Sunday, July 26, 2009

The sticky problem with "judicial activism"

This column originally appeared in the Williston Observer on July 23, 2009.

The sticky problem with "judicial activism"

Federal judges and justices of the Supreme Court hold a unique position in our governmental system, with special protections for their positions enumerated in Article 3 of the Constitution. Specifically, the positions are appointed; the positions are held for life; and while a judge holds a seat, their salary may not be reduced.

These three protections are notable for a few reasons. First, they tie directly to one of the complaints against the King the colonists listed in the Declaration of Independence. Second, they are designed to make the federal bench apolitical, allowing judges to focus on the law and ignore political considerations. Lastly, ironically, they make the process of confirmation particularly political.

As we saw last week with the confirmation hearings of Sonia Sotomayor, nominees come under intense scrutiny; indeed, the scrutiny is mandated by the Constitution, as part of the separation of powers. A potential justice must not only satisfy the requirements of the President but of the Senate as well.

Senators look for disqualifying comments or rulings; they dig for prejudices and bigotry; they look for indications of bad character or conduct unbecoming of a judge. Since the 1950's, Senators have looked specifically for something called "judicial activism."

Judicial activism has no concrete meaning, but it is generally taken to mean a judge who would look at cases with some specific agenda in mind. They might find more weight in an argument that appeals to their political leanings than one that appeals to the letter of the law.

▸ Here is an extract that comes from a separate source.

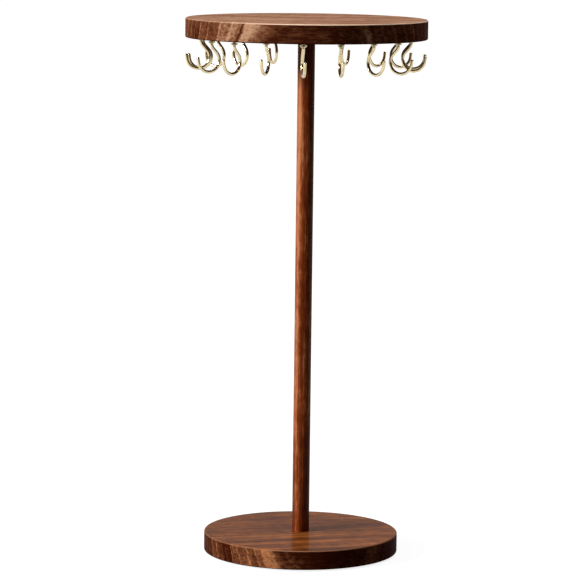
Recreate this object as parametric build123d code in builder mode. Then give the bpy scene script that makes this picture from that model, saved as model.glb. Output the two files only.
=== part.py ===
from build123d import *
import os

# Necklace stand with a turning top. A round wooden base carries a turned post,
# and a larger round top spins on a small ball bearing at the post's upper end.
# A ring of shouldered brass cup hooks is screwed into the underside of the top.
# Sizes are millimetres. Z is up, the origin is the centre of the foot, and -Y is the front.

# Top disc
top_diameter = 200.0
top_thickness = 16.0

# Base disc and the felt under it
base_diameter = 162.0
base_thickness = 16.0
felt_margin = 8.0
felt_thickness = 1.2

# Both discs have the same small rounded edge
edge_round = 1.0

# Post: the bare length between the base and the top. Its foot is glued into the base,
# down to the web of wood that the screw clamps
post_diameter = 14.3
post_bare_length = 413.0
base_web = 3.5
post_end_chamfer = 0.5
glue_clearance = 0.1

# Screw and washer that draw the post down from under the base
screw_diameter = 4.0
screw_length = 32.0
screw_head_diameter = 8.5
screw_head_height = 2.2
screw_drive_width = 1.1
screw_drive_span = 4.4
screw_drive_depth = 1.2
washer_diameter = 12.0
washer_thickness = 1.0
screw_point_length = 5.0
head_cover = 0.3
screw_clearance = 0.25
hole_bottom_clearance = 1.5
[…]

That's what much of the lengthy questioning of Sotomayor was all about — an attempt to pin the "activist judge" label on her. Conservatives were gleeful when two comments by Sotomayor, in particular, came to light. The first was her now infamous "wise Latina" comment; the other was a comment where Sotomayor acknowledged a truism: that it is in the courts "where policy is made."

To her first comment, Sotomayor's backers pointed out that the comment, in context, is far less onerous than it has been made out to be. Sotomayor herself said that she made a poor choice of words, and that the comment was not meant to say that her life experiences made her a better judge than someone with different experiences.

What does this have to do with judicial activism? The message Republicans were trying to convey is that Sotomayor would go into the job thinking that her background gave her a better perspective on some cases than the experiences of the men on the Court, a perspective that would allow her to see a different side to a case, a side that was not in line with the law. And it is the law, after all, that judges are sworn to uphold.

Sotomayor's response was basically this: she believes the law to be paramount, her comments and various interpretations of those comments notwithstanding. In my opinion, without a smoking gun to contradict her, she must be taken at her word on this point, as much as any person would be.

To her second comment, I noted that the "policy" statement is a truism. That may make some cringe, but it is reality. The legislative branch makes laws; the executive branch puts procedures in place to implement the laws; and the judiciary interprets the laws. Often, in the interpretation, policy is made.

Jeffrey Segal, of Stony Brook University, gave a perfect example: recently, the Supreme Court ruled that a school official could be sued for having a strip search conducted on a 13-year-old girl believed to be carrying contraband ibuprofen. This is now a policy of the United States, a policy that is not found in the US Code and not in the Federal Register, but a policy nonetheless. When the law and procedures are unclear, it is the courts that set policy.

This is not a liberal or conservative issue — it is simply a fact.

Looking for activist judges is a good thing. We do not want judges with an agenda sitting on the bench, especially the federal bench. The problem is in the widening definition of what it means to be activist. So long as only a few partisan Senators carry the banner ad nauseum, the process is safe. Congress must ensure that judges will not overstep their bounds. We, however, must ensure the in that quest, Congress does not overstep its own bounds.